Christopher V. Hollister, University at Buffalo

Hugh W. Jarvis, University at Buffalo


Christopher V. Hollister is an Information Literacy Librarian for the University at Buffalo’s Arts & Sciences Libraries  Hugh W. Jarvis is the Cybrarian for the University at Buffalo’s Office of Creative Services



Teaching information literacy skills is a major initiative for today’s instruction librarians. The advent of web portals on the college campus provides a unique teaching opportunity. This paper describes how the University at Buffalo Libraries and the University’s Office of Creative Services collaborate to offer My Library, which is a channel built into MyUB, the University’s web portal. My Library provides a new opportunity for instruction that addresses the needs, expectations, and changing learning styles of today’s technology savvy students.



Academic libraries continue to evolve from their former, somewhat passive presence on campus to be more active participants in the educational process. This change is primarily driven by two decades of rapid advances in information technologies, and the recognition that libraries must adapt to a new paradigm of student needs and expectations and a new model of providing relevant and meaningful services. As a result, teaching information literacy skills, and outreach activities to promote the educational role of the library have become major initiatives for librarians.


Advances in information technologies have resulted in something of an information glut.
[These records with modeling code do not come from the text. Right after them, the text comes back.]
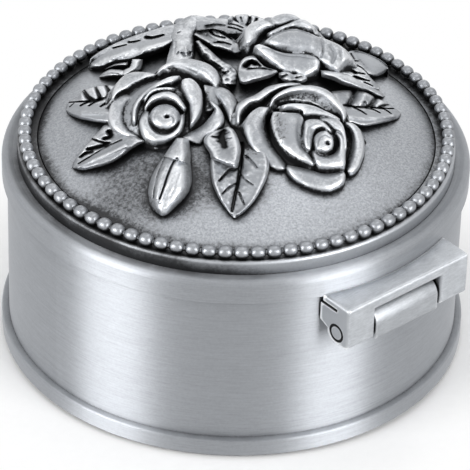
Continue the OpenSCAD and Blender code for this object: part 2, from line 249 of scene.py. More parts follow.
def brushed(name):
    """Satin pewter with fine brushing round the drum."""
    p = Paint(name)
    o = p.place()
    xyz = p.parts(o)
    lines = p.noise(p.scaled(o, 110, 110, 9000), 1.0, 3.0, 0.65)
    short = p.noise(p.scaled(o, 420, 420, 5200), 1.0, 2.0, 0.6)
    grain = p.noise(o, 3000, 2.0, 0.6)
    tone = p.add(p.times(lines, 0.4), p.add(p.times(short, 0.35), p.times(grain, 0.25)))
    shade = p.span(tone, 0.32, 0.68, (0.0, 1.0), smooth=False)
    dull, bright = (0.318, 0.331, 0.352, 1.0), (0.446, 0.464, 0.492, 1.0)
    base = p.mix(shade, dull, bright)
    # the hoop's flat top was left darker by the patina, in uneven patches
    top = p.times(p.span(xyz[2], HOOP_TOP_Z - 0.00015, HOOP_TOP_Z + 0.00015),
                  p.span(p.radius(xyz), 0.0326, 0.0306))
    patch = p.noise(o, 130, 3.0, 0.6)
    top = p.times(top, p.span(p.add(patch, p.times(grain, 0.25)), 0.42, 0.8, (0.25, 0.8)))
    # weaker towards azimuth 62, so that side of the top is lighter: painted light
    top = p.times(top, p.span(p.bearing(o, 62), 0.25, 0.85, (1.0, 0.3)))
    # darker in corners and where parts meet: patina there, and painted shade
    corner = p.add(p.hidden(0.0014), p.swing(grain, 0.3))
    dark = p.most(p.times(p.span(corner, 0.22, 0.8), 0.85), top)
    # dirt in the parting line between lid and box, in stretches
    line = p.span(p.math("ABSOLUTE", p.less(xyz[2], PARTING_Z)), 0.00020, 0.00007)
    dark = p.most(dark, p.times(line, p.span(p.noise(o, 55, 2.0), 0.45, 0.62, (0.15, 0.85))))
    base = p.mix(dark, base, PATINA_AND_SHADE)
    tangent = p.node("ShaderNodeTangent", direction_type="RADIAL", axis="Z")
    p.surface(Base_Color=base, Metallic=1.0, Roughness=p.span(tone, 0.3, 0.7, (0.44, 0.52)),
              Anisotropic=0.95, Anisotropic_Rotation=0.25, Tangent=tangent.outputs[0],
              Normal=p.bump(tone, 0.000012, 0.35))
    return p.material


def cast(name):
    """Fine sand-cast pewter: grainy, darkened near whatever stands on it by patina and by painted shade."""
    p = Paint(name)
    o = p.place()
    xyz = p.parts(o)
    grain = p.noise(o, 3400, 3.0, 0.8)
    coarse = p.noise(o, 1900, 2.0, 0.7)
    cloud = p.noise(o, 150, 3.0, 0.55)
    speck = p.add(p.swing(grain, 1.1), p.swing(coarse, 1.1))
    dull, bright = (0.250, 0.261, 0.279, 1.0), (0.41, 0.427, 0.452, 1.0)
    base = p.mix(p.span(grain, 0.38, 0.62, smooth=False), dull, bright)
    outer = p.span(p.radius(xyz), 0.0288, 0.0292)
    base = p.mix(p.times(outer, 0.8), base, (0.40, 0.416, 0.44, 1.0))
    speck = p.times(speck, p.less(1.0, p.times(outer, 0.7)))
    # darker close to and under the spray: patina, and painted shade from occlusion
    near = p.add(p.times(p.hidden(0.0075), 0.95), p.times(p.hidden(0.0022), 0.5))
    # patina and painted shade are darkest on the dome in front of the spray, and by the beads on that side
    for x, y, size, amount in ((-13.5, -17.0, 10.0, 0.55), (-6.5, -18.5, 6.5, 0.42), (0.5, -18.0, 5.0, 0.38),
                               (-22.0, -8.0, 6.0, 0.14), (13.0, -18.5, 6.5, 0.12)):
        near = p.add(near, p.near(o, x, y, float(dome_top(x, y)), size, amount))
    near = p.add(near, p.swing(cloud, 0.3))
    # a darker band inside the beads, strongest at the front left: painted shadow in the groove, with patina
    front_left = p.span(p.bearing(o, -65), -0.1, 0.9, (0.35, 1.0))
    ring = p.span(p.radius(xyz), 0.0258, 0.0283, (0.0, 0.8))
    near = p.add(near, p.times(ring, p.times(front_left, p.add(cloud, 0.3))))
    # the rim is drawn lighter on the side at azimuth 55: painted light
    painted_light_side = p.times(p.span(p.bearing(o, 55), 0.25, 0.9), outer)
    near = p.less(near, p.times(painted_light_side, 0.6))
    near = p.add(near, speck)
    base = p.mix(p.span(near, 0.14, 1.0, (0.0, 0.95)), base, PATINA_AND_SHADE)
    p.surface(Base_Color=base, Metallic=1.0, Roughness=0.43, Normal=p.bump(grain, 0.00003, 0.5))
    return p.material


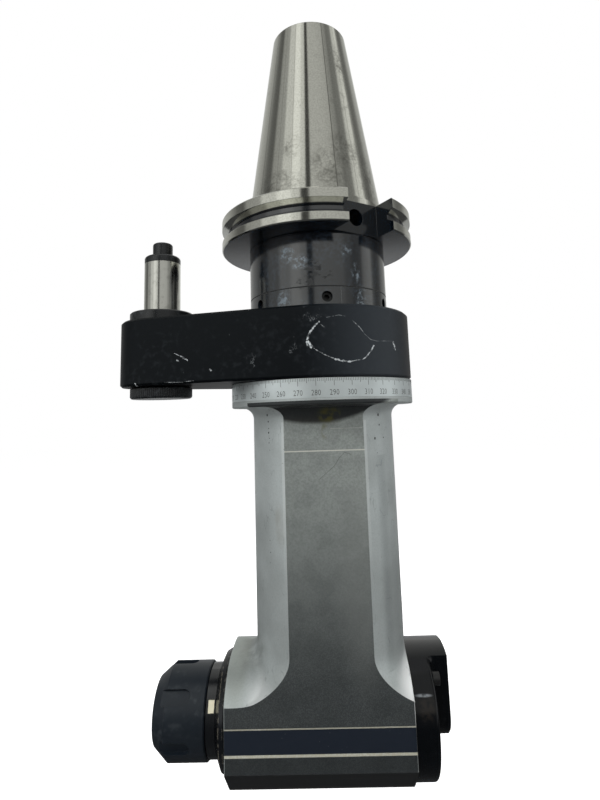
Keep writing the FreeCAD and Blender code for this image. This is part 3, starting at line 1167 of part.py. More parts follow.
# Rear cover: a flange with a spigot over the rear bearing and a boss that carries the coolant passage.
plate = turned("cover_turning", [
    ("rear_seat - spigot_lead", 0), ("rear_seat - spigot_lead", "cavity_radius - fit_gap"),
    ("head_right", "cavity_radius - fit_gap"), ("head_right", "cover_radius"), ("cover_face", "cover_radius"),
    ("cover_face", 0)], "H_Axis")
fillet(plate, "cover_rim", "cover_round",
       circle_at(size("cover_radius"), size("head_right") + size("cover_thickness"), X_AXIS))
boss_round = cylinder("boss_round", "boss_radius", "boss_height + cover_round", ("cover_face - cover_round", 0, 0),
                      ALONG_X)
boss_wall = block("boss_wall", "boss_height + cover_round", "2 * boss_radius", "cover_radius",
                  ("cover_face - cover_round", "-boss_radius", 0))
boss_limit = cylinder("boss_limit", "cover_radius", "2 * cover_face", (0, 0, 0), ALONG_X)
boss = common("boss", [fuse("boss_blank", [boss_round, boss_wall]), boss_limit])
cover = doc.addObject("PartDesign::Body", "cover_body")
cover.BaseFeature = fuse("cover_blank", [plate, boss])
doc.recompute()
cover.Tip = cover.Group[0]
boss_foot = size("head_right") + size("cover_thickness")


def foot_edge(edge):
    """Edges between the cover's face and the boss."""
    box = edge.BoundBox
    if box.XLength > 0.001 or abs(box.XMin - boss_foot) > 0.001:
        return False
    middle = edge.valueAt((edge.FirstParameter + edge.LastParameter) / 2)
    return math.hypot(middle.y, middle.z) < size("cover_radius") - size("cover_round") - 0.01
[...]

Although the width and breadth of information has expanded exponentially, the depth of it is decidedly lacking (Cochrane, 2003). This poses a significant challenge for libraries. Despite having an abundance of information at their fingertips, students lack the basic information literacy skills to find, critically evaluate, synthesize, and apply good information in a meaningful way (Fitzgerald, 2004). The challenge for libraries is to continue to push information literacy as a major initiative, and to find new ways of teaching information literacy skills.


Advances in information technologies also provide unique teaching opportunities for librarians. The University at Buffalo’s Office of Creative Services, in conjunction with the Office of Administrative Computing Services, oversees the campus web portal MyUB (2004, University at Buffalo). Initiated in 1999 as a simple web site for undergraduate students, MyUB now provides customized and personalized online services to all campus constituents. As users logon, the portal displays fine-grained content that corresponds to their academic status, area of study, and departmental affiliation.
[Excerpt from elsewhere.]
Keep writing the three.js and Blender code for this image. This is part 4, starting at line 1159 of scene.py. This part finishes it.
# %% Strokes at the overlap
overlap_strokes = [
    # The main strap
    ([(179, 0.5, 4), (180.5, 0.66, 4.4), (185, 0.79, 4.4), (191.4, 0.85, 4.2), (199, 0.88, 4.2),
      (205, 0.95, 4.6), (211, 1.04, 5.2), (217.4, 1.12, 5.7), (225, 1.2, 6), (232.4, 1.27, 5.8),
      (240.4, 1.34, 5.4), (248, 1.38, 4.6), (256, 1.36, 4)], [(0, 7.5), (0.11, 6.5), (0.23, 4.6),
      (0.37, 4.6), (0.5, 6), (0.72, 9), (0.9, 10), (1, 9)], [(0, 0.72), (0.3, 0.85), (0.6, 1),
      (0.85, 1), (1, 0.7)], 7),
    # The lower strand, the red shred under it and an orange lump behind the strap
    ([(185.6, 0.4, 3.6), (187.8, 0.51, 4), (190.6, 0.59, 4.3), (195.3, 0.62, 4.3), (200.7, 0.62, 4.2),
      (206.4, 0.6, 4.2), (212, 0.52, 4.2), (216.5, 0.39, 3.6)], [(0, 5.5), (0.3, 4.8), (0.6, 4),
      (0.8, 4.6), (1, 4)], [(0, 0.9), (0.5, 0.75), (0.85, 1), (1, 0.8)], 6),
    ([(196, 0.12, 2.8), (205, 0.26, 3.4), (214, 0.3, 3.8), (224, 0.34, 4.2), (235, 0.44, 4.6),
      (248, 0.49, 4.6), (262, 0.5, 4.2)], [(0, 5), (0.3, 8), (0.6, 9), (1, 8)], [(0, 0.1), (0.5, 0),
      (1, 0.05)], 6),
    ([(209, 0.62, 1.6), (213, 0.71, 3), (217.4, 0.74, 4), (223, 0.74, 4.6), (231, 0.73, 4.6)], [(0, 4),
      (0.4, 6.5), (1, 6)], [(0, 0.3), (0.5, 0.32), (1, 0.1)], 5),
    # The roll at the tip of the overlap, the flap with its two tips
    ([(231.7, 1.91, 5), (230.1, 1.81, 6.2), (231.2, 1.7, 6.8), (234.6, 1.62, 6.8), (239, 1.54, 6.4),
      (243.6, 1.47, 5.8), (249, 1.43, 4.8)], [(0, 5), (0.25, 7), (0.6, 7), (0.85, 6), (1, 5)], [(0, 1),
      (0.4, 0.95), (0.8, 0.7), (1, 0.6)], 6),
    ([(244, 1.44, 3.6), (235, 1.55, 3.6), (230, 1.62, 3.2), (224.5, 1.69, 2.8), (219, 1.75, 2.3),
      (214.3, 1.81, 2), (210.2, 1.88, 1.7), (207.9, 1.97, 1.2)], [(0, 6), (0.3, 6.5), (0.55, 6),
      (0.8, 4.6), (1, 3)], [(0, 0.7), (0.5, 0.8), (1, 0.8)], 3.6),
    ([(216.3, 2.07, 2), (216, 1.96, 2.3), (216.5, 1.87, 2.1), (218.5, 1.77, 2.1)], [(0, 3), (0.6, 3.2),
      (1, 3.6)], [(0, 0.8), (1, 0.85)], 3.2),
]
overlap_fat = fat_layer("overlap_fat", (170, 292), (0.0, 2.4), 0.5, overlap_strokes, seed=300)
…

Topical areas, or “channels,” within the portal are developed and maintained in conjunction with appropriate stakeholders from applicable units on campus. For example, the My Library page is the result of a partnership that includes key members of the University Libraries. The Libraries leverage this partnership to promote the resources and services necessary to achieve their instructional objectives.


Literature Review

Expanding the scope of library instruction by using Internet technologies is well represented in the literature. Davis and Applin (2002) and Kelsey and Lenares (2002) discuss the use of e-mail for instructional purposes. In a survey of instruction librarians, 78% of the respondents indicated that they view web tutorials as effective instructional tools, and 55% of the respondents noted that their libraries currently use them as teaching tools (Hollister & Coe, 2003).


Costello, Lenholt, and Stryker discuss the use of course management software to address the evolving learning styles of today’s students (2004). Following this, Peele and Phipps write of their instructional collaboration using the chat feature of Blackboard. The authors suggest that “Targeted library instruction is perhaps even more vital for today’s students who are often overwhelmed by the sheer amount and type of resources available to them,” and they conclude: “Clearly, library instruction can be adapted for the online classroom using chat services” (2004).


Hackenberry and Taddeo discuss the benefits and limitations of using an instant messaging service to teach information literacy skills. The authors acknowledge that the lack of facial expressions and body language can be something of a barrier when using instant messaging for instruction. Still, Hackenberry and Taddeo insist that the service is not meant to replace traditional teaching methods, but rather to complement them (n.d.). Deitering and Huston discuss the use of weblogs, or “blogs,” as a “middle space” for instruction that exists between virtual and traditional classrooms. Their experience suggests that “social and communicative technologies like blogs may play a significant role in changing the dynamics of higher education course” (2004).


The implementation of web portals, like other initiatives to personalize the Internet, is not a new phenomenon. The literature provides numerous examples of web portals that are created and maintained by libraries (Gibbons, 2003; Morgan, 2003; Ghaphery, 2002; Pace, 2001; Goodvin & Smith, 2000). But until recently, little has been written about collaborative activities to create and maintain library channels on campus web portals.

Olsen (2002) writes of emerging ways that campus web portals can be useful to students and faculty. Zemon suggests the importance of librarians in the development of portals for providing “credible content that has been selected for a specific learning community” (2001, p. 701). Research conducted by Pearce (2003) bolsters this assertion. Pearce’s study showed that “Library and Quality Internet Resource Alerts” were consistently among the top ten most visited links on institutional portal sites.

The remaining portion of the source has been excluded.